§ **TASK PROMPT**:
Only the lines from the one containing "obj.data.transform(world)" down to the one containing "topHeight = plyHalf" should be printed, exactly as they stand, ends included.

** START **

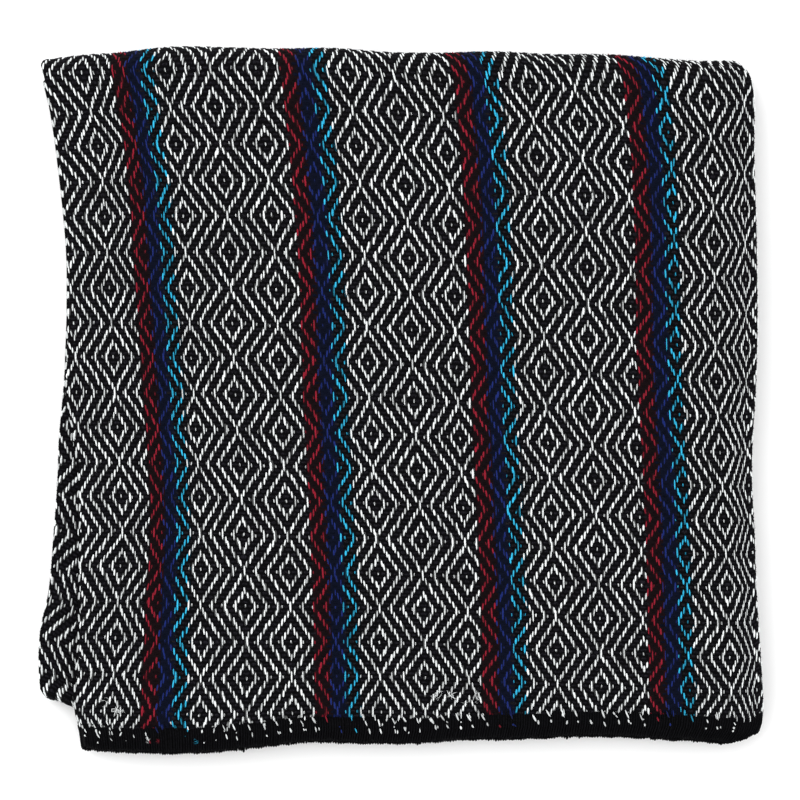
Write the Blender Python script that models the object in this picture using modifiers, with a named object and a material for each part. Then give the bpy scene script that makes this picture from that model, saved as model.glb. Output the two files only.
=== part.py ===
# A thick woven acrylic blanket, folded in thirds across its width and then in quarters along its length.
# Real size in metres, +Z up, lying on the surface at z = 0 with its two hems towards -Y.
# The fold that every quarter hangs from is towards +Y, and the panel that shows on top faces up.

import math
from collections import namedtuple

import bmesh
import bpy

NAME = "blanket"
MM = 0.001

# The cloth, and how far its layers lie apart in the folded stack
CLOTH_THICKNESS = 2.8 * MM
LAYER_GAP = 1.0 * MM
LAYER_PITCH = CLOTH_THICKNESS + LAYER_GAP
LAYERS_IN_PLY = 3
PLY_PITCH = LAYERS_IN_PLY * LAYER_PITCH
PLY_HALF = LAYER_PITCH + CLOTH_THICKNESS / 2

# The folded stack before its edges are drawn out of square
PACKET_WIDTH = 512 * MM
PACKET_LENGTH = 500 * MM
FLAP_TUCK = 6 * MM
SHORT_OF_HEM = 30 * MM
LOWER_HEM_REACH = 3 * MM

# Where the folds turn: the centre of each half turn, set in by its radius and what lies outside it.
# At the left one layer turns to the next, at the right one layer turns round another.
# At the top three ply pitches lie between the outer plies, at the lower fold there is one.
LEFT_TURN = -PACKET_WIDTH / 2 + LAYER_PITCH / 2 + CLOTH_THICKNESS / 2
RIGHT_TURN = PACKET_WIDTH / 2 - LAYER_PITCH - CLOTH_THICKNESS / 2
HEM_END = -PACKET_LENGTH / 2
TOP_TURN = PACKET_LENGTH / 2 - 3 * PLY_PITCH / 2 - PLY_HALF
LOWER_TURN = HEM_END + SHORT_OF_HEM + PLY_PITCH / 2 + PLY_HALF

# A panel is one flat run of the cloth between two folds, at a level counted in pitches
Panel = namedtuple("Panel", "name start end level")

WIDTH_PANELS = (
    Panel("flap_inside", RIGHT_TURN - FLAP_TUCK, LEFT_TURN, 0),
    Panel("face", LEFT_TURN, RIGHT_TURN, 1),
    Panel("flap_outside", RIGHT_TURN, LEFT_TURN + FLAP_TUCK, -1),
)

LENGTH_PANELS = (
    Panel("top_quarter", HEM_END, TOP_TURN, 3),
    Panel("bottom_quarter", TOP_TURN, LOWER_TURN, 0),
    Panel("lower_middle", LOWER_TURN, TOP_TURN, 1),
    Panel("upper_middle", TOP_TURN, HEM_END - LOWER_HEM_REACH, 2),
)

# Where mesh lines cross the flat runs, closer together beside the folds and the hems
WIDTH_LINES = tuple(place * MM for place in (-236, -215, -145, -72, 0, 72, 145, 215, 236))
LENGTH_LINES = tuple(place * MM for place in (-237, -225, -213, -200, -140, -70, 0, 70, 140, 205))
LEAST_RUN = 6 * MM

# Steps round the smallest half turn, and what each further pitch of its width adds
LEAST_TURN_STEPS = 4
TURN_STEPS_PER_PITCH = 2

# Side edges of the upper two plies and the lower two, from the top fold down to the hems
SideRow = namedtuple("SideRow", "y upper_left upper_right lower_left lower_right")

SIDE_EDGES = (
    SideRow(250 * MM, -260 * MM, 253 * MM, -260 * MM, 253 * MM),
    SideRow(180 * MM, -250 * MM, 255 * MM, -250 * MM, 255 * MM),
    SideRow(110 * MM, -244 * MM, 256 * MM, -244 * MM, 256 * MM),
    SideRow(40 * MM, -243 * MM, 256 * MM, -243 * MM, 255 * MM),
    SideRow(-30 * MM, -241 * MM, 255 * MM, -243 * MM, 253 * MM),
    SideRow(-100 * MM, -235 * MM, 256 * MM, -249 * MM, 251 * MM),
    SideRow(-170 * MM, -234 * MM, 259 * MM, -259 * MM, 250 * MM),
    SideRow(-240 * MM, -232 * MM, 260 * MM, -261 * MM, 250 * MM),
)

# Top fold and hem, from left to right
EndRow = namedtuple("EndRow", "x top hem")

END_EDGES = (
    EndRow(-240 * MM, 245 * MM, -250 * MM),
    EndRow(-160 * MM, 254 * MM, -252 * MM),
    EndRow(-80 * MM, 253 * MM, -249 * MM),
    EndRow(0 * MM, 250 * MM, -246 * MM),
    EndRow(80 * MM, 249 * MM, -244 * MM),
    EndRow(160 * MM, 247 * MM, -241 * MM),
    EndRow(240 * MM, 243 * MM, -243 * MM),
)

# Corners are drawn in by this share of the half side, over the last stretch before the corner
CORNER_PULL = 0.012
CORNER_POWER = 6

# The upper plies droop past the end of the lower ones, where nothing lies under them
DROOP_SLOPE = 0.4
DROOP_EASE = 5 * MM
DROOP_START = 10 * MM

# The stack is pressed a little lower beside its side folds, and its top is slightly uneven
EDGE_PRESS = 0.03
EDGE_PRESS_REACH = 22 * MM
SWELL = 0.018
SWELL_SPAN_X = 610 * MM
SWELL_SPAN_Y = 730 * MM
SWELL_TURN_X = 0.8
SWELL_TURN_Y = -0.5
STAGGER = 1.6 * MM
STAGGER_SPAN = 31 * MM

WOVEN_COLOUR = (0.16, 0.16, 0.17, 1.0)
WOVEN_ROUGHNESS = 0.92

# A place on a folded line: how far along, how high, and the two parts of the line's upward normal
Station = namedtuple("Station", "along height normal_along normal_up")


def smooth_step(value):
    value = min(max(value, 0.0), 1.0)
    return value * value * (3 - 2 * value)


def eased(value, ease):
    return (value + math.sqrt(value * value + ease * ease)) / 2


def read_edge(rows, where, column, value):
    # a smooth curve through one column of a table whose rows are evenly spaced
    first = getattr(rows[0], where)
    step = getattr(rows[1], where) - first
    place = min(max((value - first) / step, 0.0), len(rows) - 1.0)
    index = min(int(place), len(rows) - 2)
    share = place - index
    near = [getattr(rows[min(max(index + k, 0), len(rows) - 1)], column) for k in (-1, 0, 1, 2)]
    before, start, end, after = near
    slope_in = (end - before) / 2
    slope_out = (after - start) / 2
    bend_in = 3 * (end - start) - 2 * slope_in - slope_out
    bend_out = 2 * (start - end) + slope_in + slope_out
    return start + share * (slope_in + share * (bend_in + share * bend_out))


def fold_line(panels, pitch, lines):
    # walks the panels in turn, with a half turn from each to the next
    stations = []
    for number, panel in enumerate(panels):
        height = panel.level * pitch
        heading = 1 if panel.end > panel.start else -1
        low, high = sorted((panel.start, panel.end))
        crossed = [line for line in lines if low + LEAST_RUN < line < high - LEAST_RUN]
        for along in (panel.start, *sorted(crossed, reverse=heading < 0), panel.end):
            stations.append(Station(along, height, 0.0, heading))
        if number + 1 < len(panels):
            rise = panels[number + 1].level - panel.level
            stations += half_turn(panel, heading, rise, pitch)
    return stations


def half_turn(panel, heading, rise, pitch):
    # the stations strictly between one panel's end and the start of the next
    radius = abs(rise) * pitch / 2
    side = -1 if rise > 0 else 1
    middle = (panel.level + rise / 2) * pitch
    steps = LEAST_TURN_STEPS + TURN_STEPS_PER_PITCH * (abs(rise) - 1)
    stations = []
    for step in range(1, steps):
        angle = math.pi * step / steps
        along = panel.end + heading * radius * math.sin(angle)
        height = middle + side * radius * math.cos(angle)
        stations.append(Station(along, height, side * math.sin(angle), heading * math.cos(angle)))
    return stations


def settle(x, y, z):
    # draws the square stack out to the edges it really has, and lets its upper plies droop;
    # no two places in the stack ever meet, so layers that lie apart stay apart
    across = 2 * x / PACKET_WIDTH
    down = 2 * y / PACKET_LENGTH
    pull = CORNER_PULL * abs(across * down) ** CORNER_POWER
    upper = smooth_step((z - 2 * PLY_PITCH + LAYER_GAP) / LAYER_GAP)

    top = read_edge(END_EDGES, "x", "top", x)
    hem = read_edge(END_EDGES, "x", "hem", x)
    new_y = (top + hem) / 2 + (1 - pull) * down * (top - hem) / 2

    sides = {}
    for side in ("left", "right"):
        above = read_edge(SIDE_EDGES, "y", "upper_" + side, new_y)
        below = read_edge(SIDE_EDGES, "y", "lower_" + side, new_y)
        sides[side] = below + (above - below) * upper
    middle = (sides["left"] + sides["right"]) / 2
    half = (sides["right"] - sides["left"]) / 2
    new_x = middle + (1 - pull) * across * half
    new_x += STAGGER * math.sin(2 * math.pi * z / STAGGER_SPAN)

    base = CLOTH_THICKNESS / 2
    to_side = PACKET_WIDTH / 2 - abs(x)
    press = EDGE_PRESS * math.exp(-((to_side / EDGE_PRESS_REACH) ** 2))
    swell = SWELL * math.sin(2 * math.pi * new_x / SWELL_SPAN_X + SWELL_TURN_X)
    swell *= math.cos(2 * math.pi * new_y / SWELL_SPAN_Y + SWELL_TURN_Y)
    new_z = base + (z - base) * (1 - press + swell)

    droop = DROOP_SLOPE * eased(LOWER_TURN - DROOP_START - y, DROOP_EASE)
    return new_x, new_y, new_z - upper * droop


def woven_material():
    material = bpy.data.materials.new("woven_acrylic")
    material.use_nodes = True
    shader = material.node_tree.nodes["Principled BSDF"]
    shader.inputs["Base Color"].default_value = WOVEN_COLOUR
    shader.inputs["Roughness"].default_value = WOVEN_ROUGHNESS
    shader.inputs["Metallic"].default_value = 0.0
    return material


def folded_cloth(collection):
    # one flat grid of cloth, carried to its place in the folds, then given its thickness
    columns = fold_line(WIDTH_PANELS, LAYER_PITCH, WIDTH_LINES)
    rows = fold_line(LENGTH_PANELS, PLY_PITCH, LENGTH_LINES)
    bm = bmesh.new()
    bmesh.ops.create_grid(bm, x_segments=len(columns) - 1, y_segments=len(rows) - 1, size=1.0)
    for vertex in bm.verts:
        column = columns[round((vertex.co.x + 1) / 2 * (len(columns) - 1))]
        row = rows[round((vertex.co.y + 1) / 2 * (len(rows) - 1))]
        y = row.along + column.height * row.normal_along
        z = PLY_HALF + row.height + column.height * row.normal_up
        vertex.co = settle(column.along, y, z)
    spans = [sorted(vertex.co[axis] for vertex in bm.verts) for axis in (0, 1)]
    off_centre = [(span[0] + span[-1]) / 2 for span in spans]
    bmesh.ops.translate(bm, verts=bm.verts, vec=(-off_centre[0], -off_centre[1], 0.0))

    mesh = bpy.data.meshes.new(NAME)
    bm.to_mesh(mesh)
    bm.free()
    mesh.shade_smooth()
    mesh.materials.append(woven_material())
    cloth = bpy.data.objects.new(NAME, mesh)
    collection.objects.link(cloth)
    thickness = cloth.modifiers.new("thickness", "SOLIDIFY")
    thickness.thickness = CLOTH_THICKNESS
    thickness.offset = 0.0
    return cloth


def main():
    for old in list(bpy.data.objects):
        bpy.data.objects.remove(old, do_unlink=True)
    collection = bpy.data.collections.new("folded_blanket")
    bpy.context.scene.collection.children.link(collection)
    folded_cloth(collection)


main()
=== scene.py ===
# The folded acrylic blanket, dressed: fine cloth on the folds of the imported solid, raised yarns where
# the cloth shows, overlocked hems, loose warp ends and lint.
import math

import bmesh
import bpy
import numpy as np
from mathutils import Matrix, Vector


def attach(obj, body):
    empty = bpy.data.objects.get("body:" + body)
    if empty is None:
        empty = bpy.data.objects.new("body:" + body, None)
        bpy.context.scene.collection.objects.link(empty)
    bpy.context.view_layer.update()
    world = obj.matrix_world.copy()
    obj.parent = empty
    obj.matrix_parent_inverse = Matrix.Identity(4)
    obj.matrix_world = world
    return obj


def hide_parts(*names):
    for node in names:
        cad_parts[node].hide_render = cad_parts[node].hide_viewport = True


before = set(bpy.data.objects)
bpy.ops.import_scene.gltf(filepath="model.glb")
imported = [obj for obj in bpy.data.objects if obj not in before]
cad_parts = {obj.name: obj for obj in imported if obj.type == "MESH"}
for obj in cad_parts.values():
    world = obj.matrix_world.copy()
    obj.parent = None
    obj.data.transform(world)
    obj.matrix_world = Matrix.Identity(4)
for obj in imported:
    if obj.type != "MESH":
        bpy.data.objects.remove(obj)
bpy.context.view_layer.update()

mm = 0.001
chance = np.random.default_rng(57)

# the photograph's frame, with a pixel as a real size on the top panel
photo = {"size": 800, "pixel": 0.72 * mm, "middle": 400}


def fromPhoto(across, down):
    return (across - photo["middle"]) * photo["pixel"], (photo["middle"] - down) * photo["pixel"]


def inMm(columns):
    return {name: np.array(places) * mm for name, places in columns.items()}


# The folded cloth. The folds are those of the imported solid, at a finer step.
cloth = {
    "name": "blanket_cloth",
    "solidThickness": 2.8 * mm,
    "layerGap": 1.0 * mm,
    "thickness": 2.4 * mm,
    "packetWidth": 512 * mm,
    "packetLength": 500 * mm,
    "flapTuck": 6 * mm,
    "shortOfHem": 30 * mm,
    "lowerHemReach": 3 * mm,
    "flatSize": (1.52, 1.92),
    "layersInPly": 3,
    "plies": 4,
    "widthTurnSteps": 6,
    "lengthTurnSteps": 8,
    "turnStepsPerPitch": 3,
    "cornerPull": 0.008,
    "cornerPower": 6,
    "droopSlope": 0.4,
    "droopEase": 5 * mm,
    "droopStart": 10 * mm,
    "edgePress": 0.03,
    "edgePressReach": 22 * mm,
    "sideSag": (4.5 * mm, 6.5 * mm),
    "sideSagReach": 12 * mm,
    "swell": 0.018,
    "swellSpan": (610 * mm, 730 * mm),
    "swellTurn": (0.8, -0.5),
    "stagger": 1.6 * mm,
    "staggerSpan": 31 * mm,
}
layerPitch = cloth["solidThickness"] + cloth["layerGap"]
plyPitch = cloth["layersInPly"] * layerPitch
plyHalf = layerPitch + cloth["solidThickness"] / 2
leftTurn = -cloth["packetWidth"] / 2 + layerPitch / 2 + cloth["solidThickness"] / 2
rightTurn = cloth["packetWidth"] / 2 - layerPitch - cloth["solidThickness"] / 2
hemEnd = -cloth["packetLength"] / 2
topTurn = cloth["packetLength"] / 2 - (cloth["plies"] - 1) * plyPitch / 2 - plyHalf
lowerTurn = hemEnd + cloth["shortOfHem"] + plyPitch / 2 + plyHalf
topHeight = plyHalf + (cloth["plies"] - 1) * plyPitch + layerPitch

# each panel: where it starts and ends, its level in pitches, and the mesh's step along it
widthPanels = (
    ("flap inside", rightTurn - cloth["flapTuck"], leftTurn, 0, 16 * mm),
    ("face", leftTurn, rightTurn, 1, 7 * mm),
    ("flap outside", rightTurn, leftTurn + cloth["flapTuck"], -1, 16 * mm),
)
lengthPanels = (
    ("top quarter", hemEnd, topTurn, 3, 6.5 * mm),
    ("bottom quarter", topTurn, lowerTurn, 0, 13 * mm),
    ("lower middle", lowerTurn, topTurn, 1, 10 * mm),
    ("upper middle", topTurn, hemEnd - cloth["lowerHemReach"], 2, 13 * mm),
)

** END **

§ **CORRECT RESULT**:
    obj.data.transform(world)
    obj.matrix_world = Matrix.Identity(4)
for obj in imported:
    if obj.type != "MESH":
        bpy.data.objects.remove(obj)
bpy.context.view_layer.update()

mm = 0.001
chance = np.random.default_rng(57)

# the photograph's frame, with a pixel as a real size on the top panel
photo = {"size": 800, "pixel": 0.72 * mm, "middle": 400}


def fromPhoto(across, down):
    return (across - photo["middle"]) * photo["pixel"], (photo["middle"] - down) * photo["pixel"]


def inMm(columns):
    return {name: np.array(places) * mm for name, places in columns.items()}


# The folded cloth. The folds are those of the imported solid, at a finer step.
cloth = {
    "name": "blanket_cloth",
    "solidThickness": 2.8 * mm,
    "layerGap": 1.0 * mm,
    "thickness": 2.4 * mm,
    "packetWidth": 512 * mm,
    "packetLength": 500 * mm,
    "flapTuck": 6 * mm,
    "shortOfHem": 30 * mm,
    "lowerHemReach": 3 * mm,
    "flatSize": (1.52, 1.92),
    "layersInPly": 3,
    "plies": 4,
    "widthTurnSteps": 6,
    "lengthTurnSteps": 8,
    "turnStepsPerPitch": 3,
    "cornerPull": 0.008,
    "cornerPower": 6,
    "droopSlope": 0.4,
    "droopEase": 5 * mm,
    "droopStart": 10 * mm,
    "edgePress": 0.03,
    "edgePressReach": 22 * mm,
    "sideSag": (4.5 * mm, 6.5 * mm),
    "sideSagReach": 12 * mm,
    "swell": 0.018,
    "swellSpan": (610 * mm, 730 * mm),
    "swellTurn": (0.8, -0.5),
    "stagger": 1.6 * mm,
    "staggerSpan": 31 * mm,
}
layerPitch = cloth["solidThickness"] + cloth["layerGap"]
plyPitch = cloth["layersInPly"] * layerPitch
plyHalf = layerPitch + cloth["solidThickness"] / 2
leftTurn = -cloth["packetWidth"] / 2 + layerPitch / 2 + cloth["solidThickness"] / 2
rightTurn = cloth["packetWidth"] / 2 - layerPitch - cloth["solidThickness"] / 2
hemEnd = -cloth["packetLength"] / 2
topTurn = cloth["packetLength"] / 2 - (cloth["plies"] - 1) * plyPitch / 2 - plyHalf
lowerTurn = hemEnd + cloth["shortOfHem"] + plyPitch / 2 + plyHalf
topHeight = plyHalf + (cloth["plies"] - 1) * plyPitch + layerPitch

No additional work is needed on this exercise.